IF THIS WERE A normal year, I’d be helping to come up with a menu for Christmas day. I’d be sending out invitations to our annual get-together. And I’d probably be heading into Manhattan a couple of times for drinks/lunch/dinner with friends.
But it’s not a normal year, so instead I’m mostly confined to this house except for a morning walk in Snug Harbor with the dog. We won’t be having anyone over for the holiday. And I’m having trouble remembering which day it is, although today feels very Thursday-ish for some reason. I do try to remember, because I have to remind The Spartan Woman which day it is periodically. (The pup does not care, as long as she gets out to the park, and gets treats.) At least we have garbage collections days to remind us as well.

I usually get grouchy in late November/early December. I don’t like the plunge into cold weather, and I intensely dislike the early sunset. Plus, holiday prep annoys me, all that forced running around for…what, exactly? This year, probably due to the boredom of being home just about every day, I fight off narcolepsy, or what seems like narcolepsy. Especially if I sit in the evil red chair in the living room. It’s so easy. Just sit and read or watch TV. Pretty soon, gravity seems to get stronger and my bones start to resonate with that invisible force. I can’t get up. Next something—could it be gravity here, too?—grabs my eyelids and pulls them down. Honestly I had nothing to do with taking that nap. Damn that chair!

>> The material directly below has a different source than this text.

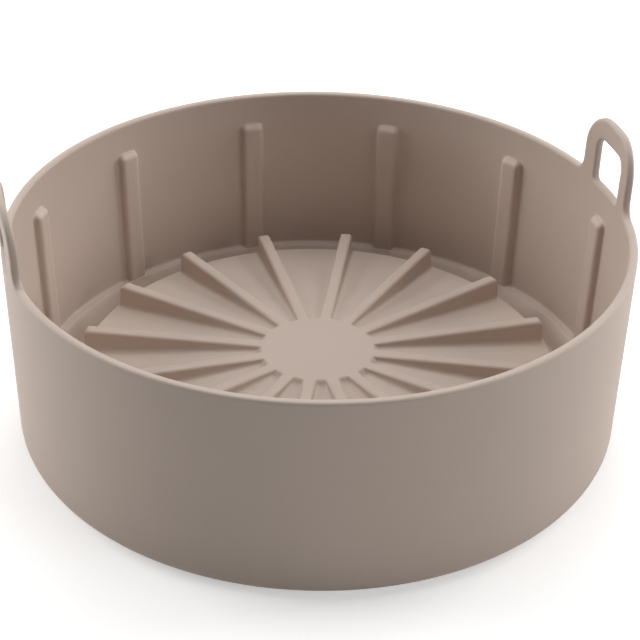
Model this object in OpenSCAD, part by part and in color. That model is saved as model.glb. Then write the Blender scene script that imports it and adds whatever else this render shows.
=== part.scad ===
// Air fryer liner: a round silicone tray moulded in one piece, with a straight ribbed wall,
// a stepped ledge and a gutter round a raised floor, a fan of ribs that stay level with
// a flat centre disc, and two loop handles that carry the wall up above the rim.
// Origin at the centre of the resting plane, +Z up, +X through one of the handles.

/* [Body] */
// Outer diameter at the rim
rim_d = 200; // [150:1:260]
// Outer diameter of the wall at the resting plane, before its corner is rounded
foot_d = 197.2; // [147:0.1:262]
// Height of the rim above the resting plane
body_h = 70; // [45:1:120]
// Wall thickness at the rim
rim_wall = 2.7; // [2:0.1:4]
// Wall thickness at the ledge
ledge_wall = 3.3; // [2:0.1:5]
// Rounding of both edges of the rim
rim_round = 0.9; // [0.3:0.1:0.95]
// Radius of the corner between wall and underside
corner_r = 6; // [2:0.5:10]

/* [Ledge and gutter] */
// Height of the ledge at the foot of the wall
ledge_h = 9.2; // [7:0.1:13]
// Width of the ledge
ledge_w = 2.8; // [1.5:0.1:6]
// Rounding of the ledge's edge, and of the crease between ledge and wall
ledge_round = 0.8; // [0.3:0.1:0.9]
// How far the ledge's face leans in on its way down to the gutter
face_lean = 4.2; // [0:0.1:5]
// Width between the ledge's edge and the floor's edge
gutter_w = 12.8; // [8:0.1:20]
// Thickness of the base under the gutter
base_wall = 2.8; // [2:0.1:4]
// Radius of the creases along the gutter
gutter_r = 1.5; // [0.5:0.1:1.8]

/* [Raised floor] */
// Height of the centre disc above the resting plane
disc_h = 22.7; // [19:0.1:30]
// Diameter of the centre disc
disc_d = 38; // [30:1:60]
// Step from the disc down to the floor
disc_step = 1.6; // [1:0.1:3]
// How far the disc stands proud of the tops of the ribs round it
disc_proud = 0.15; // [0.1:0.05:0.4]
// Height of the floor's outer edge above the resting plane
floor_edge_h = 15; // [12:0.1:18]
// Thickness of the floor
floor_wall = 2.3; // [1.6:0.1:3.5]
// How far the floor's side leans out on its way down to the gutter
side_lean = 1.6; // [0.5:0.1:3]
// Rounding of the floor's edge
floor_round = 0.8; // [0.3:0.1:1.2]

/* [Floor ribs] */
// Number of ribs on the floor
floor_ribs = 16; // [8:1:20]
// Width of a floor rib
floor_rib_w = 4.2; // [3:0.1:6]
// Rounding along the top of a floor rib
floor_rib_round = 1; // [0.5:0.1:1.5]
// Radius where a floor rib grows out of the floor
floor_rib_fillet = 1.2; // [0.6:0.1:1.6]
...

I could look out the window, but all I see are other houses. We do hear ambulances all too often, as the novel coronavirus takes over most of the city again. There’s a hospital just a few blocks away, which normally would be reassuring. Not now though, as we cringe when we hear an ambulance heading down the next one-way street toward it.
So, we’re not going to have our annual Christmas Day bash. There’s a history behind it. The Spartan Woman’s Aunt Bessie married a Jewish grad student back after World War II. They had three kids and raised them in the Jewish faith. It became a tradition for them to gather with their gentile relatives for Christmas. We inherited the tradition when we bought this house. We’re an ecumenical bunch—most of us are nonsubscribers or cafeteria practitioners when it comes to religion, but there’s still culture and tradition. If the two holidays coincide, more or less, we’ll light a menorah, and we have a dreidel on our Christmas tree. The Spartan Woman sometimes makes latkes for the crew, too. It’s really one of the best days of the year, even for me, who basically loathes the forced jollity of the holiday season.

I loved it when The Spartan Aunt was still alive and well. She was a worldly, curious woman who, like her husband, was a trained biologist. She wrote the kid’s book, All About Snakes. Bessie was a really good cook, as well as her husband’s frontline and probably best editor. I realized after a year or two of hosting these get-togethers, that I was cooking for her. I wanted to surprise her, or, on a childish level, to get her approval. She always brought bottles of very nice Bordeaux, and her wine fueled great conversations.
Another year, a young cousin of mine was visiting New York over Christmas. She and her boyfriend (and her family) live in rural Sicily, where the family business is a veterinary diagnostic lab. I got in touch with her and asked her if she wanted to come over for the day. I’d met her years before, at my grandmother’s (her great-grandmother’s) 90th birthday party, but didn’t really know her. I arranged to pick her and her boyfriend Francesco up at the ferry terminal and I was almost shocked when she got in the car. I knew she sort of looked like a lot of us Paonita clan members, but what was—is—a testament to genetics is that Annalisa could be my older daughter’s sister. They’d never seen one another but there they were, identical smiles, similar gestures and weirdly similar voices. They’ve been in touch ever since.

Sigh. Forget bah humbug. We’re really going to miss these people this time around.